Global insights into the effects of forest thinning on soil, microbial, and enzyme C–N–P stoichiometry and microbial nutrient limitation

Thinning plays an important role in regulating stand density and improving interspecific relationships. In this study, we examined the effects of thinning on soil, microbial, and enzyme C–N–P stoichiometry by integrating 1186 pairwise observations in different forest types (coniferous, broadleaf, and mixed), recovery times (<5, 5–10, and >10 years), thinning intensities (light, moderate, and heavy), and relative humidity indices (integrate the combined effects of background climate: <30, 30–50, and >50). Thinning significantly increased the C:P ratio in the soil (4.3%), microbial (10.8%), and enzyme (5.3%), and the N:P ratio in the soil (3.6%) and enzyme (12.8%).
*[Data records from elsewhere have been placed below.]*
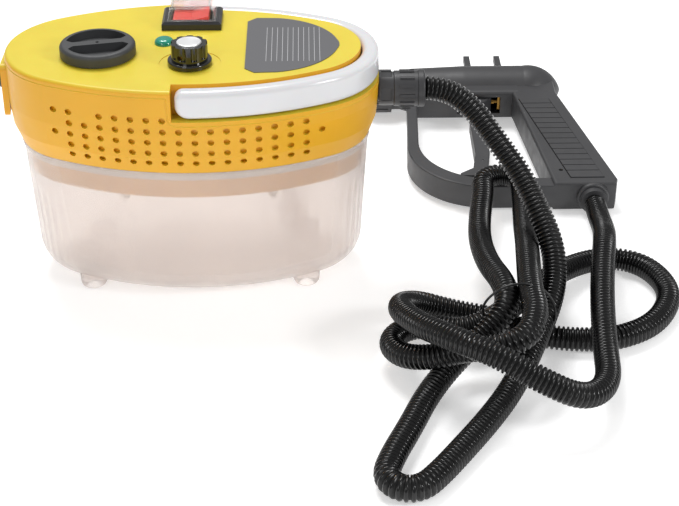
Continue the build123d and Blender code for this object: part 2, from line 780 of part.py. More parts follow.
def hose_tie():
    """Wire loop round the bundle, with a short twisted tail."""
    route = [(184, -110, 32), (184, -109, 48), (200, -108, 58), (224, -106, 54), (238, -103, 38), (236, -102, 22),
             (222, -104, 16.6), (204, -110, 25)]
    loop = tube_along(route + [(186, -110.4, 29)], 0.9, least=2.0, share=0.4)[0]
    tail = tube_along([(184, -110, 32), (178, -116, 34), (176, -122, 31)], 1.3, least=2.0, share=0.4)[0]
    return [loop, tail]


def build_base():
    save("water_tank", water_tank())
    save("tank_seal", tank_seal())
    save("side_housing", side_housing())
    save("top_cover", top_cover())
    save("carry_handle", carry_handle())
    save("handle_pins", *handle_pins())
    save("filler_neck", filler_neck())
    save("filler_cap", filler_cap())
    save("filler_cap_seal", filler_cap_seal())
    save("switch_bezel", switch_bezel())
    save("switch_rocker", switch_rocker())
    save("switch_boot", switch_boot())
    save("switch_terminals", *switch_terminals())
    save("indicator_lens", indicator_lens())
    save("indicator_body", *indicator_body())
    save("control_knob", control_knob())
    save("knob_cap", knob_cap())
    save("knob_set_screw", knob_set_screw())
    save("knob_shaft", knob_shaft())
    save("potentiometer", potentiometer())
    save("potentiometer_nut", potentiometer_nut())
    save("rating_label", rating_label())
    save("hose_socket", hose_socket())
    save("socket_nut", socket_nut())
    save("hose_collar", hose_collar())
    save("hose_ferrule", hose_ferrule())
    save("cord_plate", cord_plate())
    save("cord_gland", cord_gland())


def build_inside():
    save("chassis_plate", chassis_plate())
    save("water_pump", water_pump())
    save("suction_tube", suction_tube())
    save("suction_filter", suction_filter())
    save("heater_block", heater_block())
    save("thermostats", *thermostats())
    save("circuit_board", circuit_board())
    save("pump_pipe", pump_pipe())
    save("steam_pipe", steam_pipe())
    save("housing_screws", *housing_screws())


def build_gun():
    place = gun_place()
    left, right = gun_shells()
    save("gun_left_shell", place * left)
    save("gun_right_shell", place * right)
    save("left_grip_pad", place * grip_pad(1))
    save("right_grip_pad", place * grip_pad(-1))
    save("trigger", place * trigger())
    save("trigger_pin", place * (Pos(*trigger_pivot, 0) * Cylinder(2.0, 24)))
    save("trigger_spring", place * coil(4.0, 0.5, 1.05, 1.8, trigger_pivot, 6.95))
    save("trigger_lock", place * trigger_lock())
    save("lock_pin", place * (Pos(*lock_pivot, 0) * Cylinder(1.0, 11.6)))
    save("steam_valve", place * steam_valve())
    save("valve_plunger", place * valve_plunger())
    save("nozzle_tube", place * nozzle_tube())
    save("nozzle_socket", place * nozzle_socket())
    save("nozzle_ring", place * nozzle_ring())
    save("nozzle_seal", place * nozzle_seal())
    save("accessory_hooks", *[place * post for post in accessory_hooks()])
    save("hose_grommet", place * hose_grommet())
    save("gun_pipe", place * gun_pipe())
    save("gun_screws", *[place * screw for screw in gun_screws()])


def build_hose():
    save("steam_hose", steam_hose())
    save("hose_tie", *hose_tie())


os.makedirs("parts", exist_ok=True)
build_base()
build_inside()
build_gun()
build_hose()
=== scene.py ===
import math

import bpy
import numpy as np
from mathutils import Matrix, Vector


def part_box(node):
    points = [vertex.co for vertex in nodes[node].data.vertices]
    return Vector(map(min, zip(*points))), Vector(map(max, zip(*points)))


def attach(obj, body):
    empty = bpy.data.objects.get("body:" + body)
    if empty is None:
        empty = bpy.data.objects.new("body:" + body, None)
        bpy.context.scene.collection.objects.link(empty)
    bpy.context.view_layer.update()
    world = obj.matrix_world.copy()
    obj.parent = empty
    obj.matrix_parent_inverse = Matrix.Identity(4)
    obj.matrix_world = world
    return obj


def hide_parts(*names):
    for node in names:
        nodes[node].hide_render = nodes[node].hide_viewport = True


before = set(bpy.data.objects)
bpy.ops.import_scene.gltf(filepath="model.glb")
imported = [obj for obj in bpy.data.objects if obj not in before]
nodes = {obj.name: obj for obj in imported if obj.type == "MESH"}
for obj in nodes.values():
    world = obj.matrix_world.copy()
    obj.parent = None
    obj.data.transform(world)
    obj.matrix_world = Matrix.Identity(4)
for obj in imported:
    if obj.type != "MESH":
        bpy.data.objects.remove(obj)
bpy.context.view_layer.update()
mm = 0.001
metre = 1000.0  # in mm
print("frame loaded:", len(nodes), "nodes")

cameraSet = {"place": (0.0745, -0.95225, 0.57215), "tilt": 59.16, "turn": -1.2, "lens": 84.83,
             "sensor": 36.0, "nearest": 0.01}
studio = {"floor": "#F6F6F6", "sky": "#FFFFFF", "skyStrength": 0.42, "floorSize": 8.0, "floorGlow": 0.42}
lamps = [
    # name, place, aim, size, watts
    ("topSoftbox", (-0.15, 0.55, 1.40), (0.05, 0.0, 0.05), 0.62, 14.0),
    ("frontSoftbox", (-0.70, -1.35, 0.95), (0.05, -0.05, 0.05), 0.5, 4.2),
    ("rightStrip", (1.15, -0.75, 0.80), (0.18, 0.0, 0.03), 0.26, 6.0),
]


def linearColour(hexText):
    # sRGB hex to linear: c/12.92 below 0.04045, else ((c + 0.055) / 1.055) to the power 2.4
    parts = [int(hexText[i:i + 2], 16) / 255 for i in (1, 3, 5)]
    return tuple(c / 12.92 if c < 0.04045 else ((c + 0.055) / 1.055) ** 2.4 for c in parts) + (1.0,)


def aimAt(thing, place, target):
    # turns a lamp so that its -Z looks from place to target
    away = [a - b for a, b in zip(place, target)]
    flat = math.hypot(away[0], away[1])
    thing.location = place
    thing.rotation_euler = (math.atan2(flat, away[2]), 0, math.atan2(away[0], -away[1]))


def makeStudio():
    # camera, a large paper floor, an even sky and three square lamps
    scene = bpy.context.scene
    lens = bpy.data.cameras.new("productCamera")
    lens.lens = cameraSet["lens"]
    lens.sensor_width = cameraSet["sensor"]
    lens.clip_start = cameraSet["nearest"]
    camera = bpy.data.objects.new("productCamera", lens)
    scene.collection.objects.link(camera)
    camera.location = cameraSet["place"]
    camera.rotation_euler = (math.radians(cameraSet["tilt"]), 0, math.radians(cameraSet["turn"]))
    scene.camera = camera

    half = studio["floorSize"] / 2
    sheet = bpy.data.meshes.new("studioFloor")
    corners = [(-half, -half, 0), (half, -half, 0), (half, half, 0), (-half, half, 0)]
    sheet.from_pydata(corners, [], [(0, 1, 2, 3)])
    floor = bpy.data.objects.new("studioFloor", sheet)
    scene.collection.objects.link(floor)
    floor.data.materials.append(matPaper())

    world = bpy.data.worlds.new("softSky")
    world.use_nodes = True
    sky = world.node_tree.nodes["Background"]
    sky.inputs["Color"].default_value = linearColour(studio["sky"])
    sky.inputs["Strength"].default_value = studio["skyStrength"]
    scene.world = world
    for name, place, aim, size, watts in lamps:
        light = bpy.data.lights.new(name, "AREA")
        light.shape = "SQUARE"
        light.size = size
        light.energy = watts
        lamp = bpy.data.objects.new(name, light)
        scene.collection.objects.link(lamp)
        aimAt(lamp, place, aim)
    scene.view_settings.view_transform = "Standard"


def addNode(tree, kind, settings=None, links=None):
    # one node, with its values and its incoming links; a link is input name -> (node, output name)
    node = tree.nodes.new(kind)
    for key, value in (settings or {}).items():
        if isinstance(key, int) or key in node.inputs:
            node.inputs[key].default_value = value
        else:
            setattr(node, key, value)
    for key, (source, output) in (links or {}).items():
        tree.links.new(source.outputs[output], node.inputs[key])
    return node


def mathNode(tree, operation, first, second=0.0):
    # one sum; each of the two is a number or a (node, output name)
    node = addNode(tree, "ShaderNodeMath", {"operation": operation})
    for slot, item in enumerate((first, second)):
        if isinstance(item, tuple):
            tree.links.new(item[0].outputs[item[1]], node.inputs[slot])
        else:
            node.inputs[slot].default_value = item
    return node


noiseDetail = {"soft": 2.0, "cloudy": 3.0, "fine": 4.0}


def noiseNode(tree, source, scale, kind="soft", output="Object"):
    # noise with a scale in cells per metre
    settings = {"Scale": scale, "Detail": noiseDetail[kind]}
    return addNode(tree, "ShaderNodeTexNoise", settings, {"Vector": (source, output)})


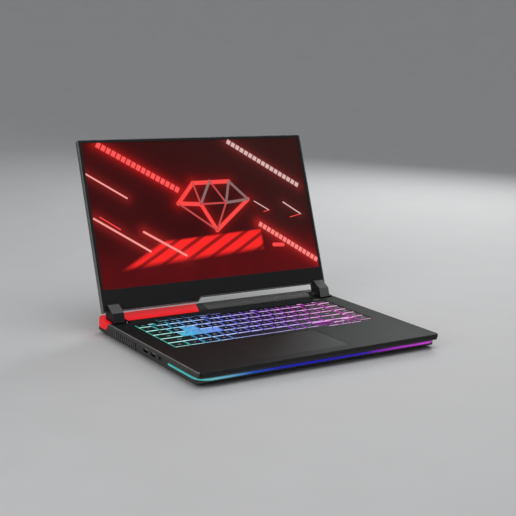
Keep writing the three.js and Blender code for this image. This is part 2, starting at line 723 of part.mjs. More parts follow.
// ---------------------------------------------------------------- inside the chassis
const boardTop = () => below(BOARD.drop);

/** The main circuit board: wide under the keyboard, narrow between the fans. */
function motherboard() {
  const wide = HALF_W - 6.5;
  const shoulder = FAN.y - FAN.depth / 2 - BOARD.clear;
  const rear = HALF_D - BOARD.fromRear;
  const outline = [
    [-wide, BOARD.front],
    [wide, BOARD.front],
    [wide, shoulder],
    [BOARD.waist, shoulder],
    [BOARD.waist, rear],
    [-BOARD.waist, rear],
    [-BOARD.waist, shoulder],
    [-wide, shoulder],
  ];
  return slab(outline, boardTop() - BOARD.thickness, boardTop());
}

/** The blower case: a box round the wheel, open below and at the rear. */
function fanHousing(side) {
  const top = below(FAN.drop);
  const bottom = top - FAN.height;
  const x = side * FAN.x;
  const [w, d] = [FAN.width / 2, FAN.depth / 2];
  const room = [bottom + FAN.skin, top - FAN.skin];
  const middle = (room[0] + room[1]) / 2;
  const box = block([x - w, x + w], [FAN.y - d, FAN.y + d], [bottom, top]);
  const spindle = rod("z", 2, room[1] - room[0], [x, FAN.y, middle], 12);
  return cutBy(box, [
    rod("z", FAN.radius + 3, room[1] - room[0], [x, FAN.y, middle], 40),
    block([x - w + 5, x + w - 5], [FAN.y, FAN.y + d + 1], room),
    rod("z", FAN.radius - 8, 4, [x, FAN.y, bottom], 32),
  ]).add(spindle);
}

/** The fan wheel: a bored hub, swept blades and a thin ring that ties them together. */
function fanWheel(side) {
  const top = below(FAN.drop + FAN.skin + 0.6);
  const bottom = below(FAN.drop + FAN.height - FAN.skin - 0.6);
  const height = top - bottom;
  const centre = [side * FAN.x, FAN.y, (top + bottom) / 2];
  const hub = rod("z", 12, height, centre, 24);
  const bladeCount = 22;
  const blades = Array.from({ length: bladeCount }, (_, i) => {
    const g = new THREE.BoxGeometry(FAN.radius - 10, 0.9, height - 1);
    g.translate((FAN.radius - 10) / 2 + 10, 0, 0);
    g.rotateZ(0).translate(0, -4, 0);
    g.rotateZ((2 * Math.PI * i) / bladeCount);
    return solid(g.translate(...centre));
  });
  const ring = rod("z", FAN.radius, 0.9, centre, 40).subtract(rod("z", FAN.radius - 1.4, 2, centre, 40));
  return joined([hub, ring, ...blades]).subtract(rod("z", 2.4, height + 2, centre, 12));
}

/** Upright fins on a base plate, between a fan and the rear vents. */
function finStack(side) {
  const x0 = side * FAN.x - FINS.width / 2;
  const y = [FAN.y + FAN.depth / 2 + 1, FAN.y + FAN.depth / 2 + 1 + FINS.depth];
  const top = below(PIPE.drop + PIPE.height + GAP);
  const pitch = (FINS.width - FINS.thickness) / (FINS.count - 1);
  const fins = Array.from({ length: FINS.count }, (_, i) =>
    block([x0 + i * pitch, x0 + i * pitch + FINS.thickness], y, [top - FINS.height, top]),
  );
  return joined([block([x0, x0 + FINS.width], y, [top - 0.6, top]), ...fins]);
}

/** A flattened heat pipe along plan points, at one height. */
function heatPipe(points) {
  const curve = new THREE.CatmullRomCurve3(points.map(([x, y]) => new THREE.Vector3(x, y, 0)), false, "centripetal");
  const [w, h] = [PIPE.width / 2, PIPE.height / 2];
  const section = new THREE.Shape([
    new THREE.Vector2(-h, -w + h),
    new THREE.Vector2(0, -w),
    new THREE.Vector2(h, -w + h),
    new THREE.Vector2(h, w - h),
    new THREE.Vector2(0, w),
    new THREE.Vector2(-h, w - h),
  ]);
  const g = new THREE.ExtrudeGeometry(section, { steps: 24, extrudePath: curve, bevelEnabled: false });
  const made = solid(g.translate(0, 0, below(PIPE.drop + PIPE.height / 2)));
  return made;
}

/** Cold plates over the two processors, joined to both fin stacks by pipes. */
function heatPipes() {
  const finY = FAN.y + FAN.depth / 2 + 1 + FINS.depth / 2;
  const plateTop = below(PIPE.drop + PIPE.height / 2);
  const plates = bothSides((side) =>
    block([side * 30 - 21, side * 30 + 21], [38, 78], [boardTop() + 1, plateTop]),
  );
  const outer = bothSides((side) =>
    heatPipe([
      [side * 30, 44],
      [side * 42, 80],
      [side * 58, finY - 3.5],
      [side * 80, finY],
      [side * (FAN.x + FINS.width / 2 - 2), finY],
    ]),
  );
  const bridge = heatPipe([
    [-46, 58],
    [-20, 62],
    [20, 62],
    [46, 58],
  ]);
  return joined([...plates, ...outer, bridge]);
}

const chip = (x, y, w, d, h) =>
  block([x - w / 2, x + w / 2], [y - d / 2, y + d / 2], [
    boardTop() - BOARD.thickness - GAP - h,
    boardTop() - BOARD.thickness - GAP,
  ]);

/** The battery pack: six flat cells in one frame, grooved between the cells. */
function battery() {
  const z0 = FLOOR_Z + TRAY.floor + GAP;
  const z = [z0, z0 + BATTERY.height];
  const y = [BATTERY.front, BATTERY.front + BATTERY.depth];
  const pack = block([-BATTERY.width / 2, BATTERY.width / 2], y, z);
  const grooves = [1, 2, 3, 4, 5].map((i) => {
    const x = -BATTERY.width / 2 + (i * BATTERY.width) / 6;
    return block([x - 0.8, x + 0.8], [y[0] + 3, y[1] - 3], [z[1] - 1, z[1] + 1]);
  });
  return cutBy(pack, grooves);
}

/** A sealed speaker box with a recessed driver window facing down. */
function speaker(side) {
  const z0 = FLOOR_Z + TRAY.floor + GAP;
  const [x0, x1] = span(side, SPEAKER.inner, SPEAKER.inner + SPEAKER.width);
  const y = [SPEAKER.front, SPEAKER.front + SPEAKER.depth];
  const box = slab(roundedOutline([x0, x1], y, 3, 3), z0, z0 + SPEAKER.height);
  return box.subtract(block([x0 + 3, x1 - 3], [y[0] + 8, y[0] + 34], [z0 - 1, z0 + 1]));
}

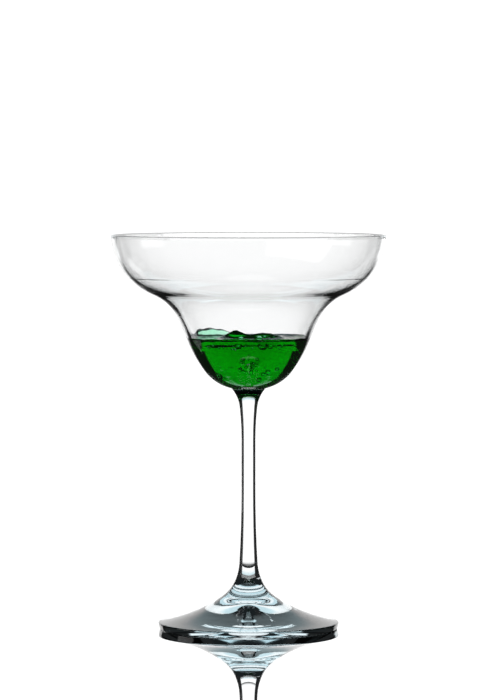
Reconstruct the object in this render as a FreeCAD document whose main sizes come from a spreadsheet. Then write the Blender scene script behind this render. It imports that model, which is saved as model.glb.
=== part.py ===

However, thinning decreased the C:N ratio in microbial (5.3%) and enzyme (16.3%) and the vector angle (1.2%). Thinning mainly affected the microbial C:N ratio in coniferous and mixed forests. The soil C:N, microbial C:P, and N:P ratios decreased, whereas the vector angle increased with recovery time. The enzyme C:N ratio decreased, whereas the enzyme N:P ratio increased with thinning intensity. The soil N:P ratio, enzyme N:P ratio, and vector angle increased with increasing relative humidity index. The results highlighted that the soil nutrient cycling process, microbial activity, and C–N–P stoichiometry were significantly affected by thinning. Recovery time, thinning intensity, and background climate were important factors regulating these changes.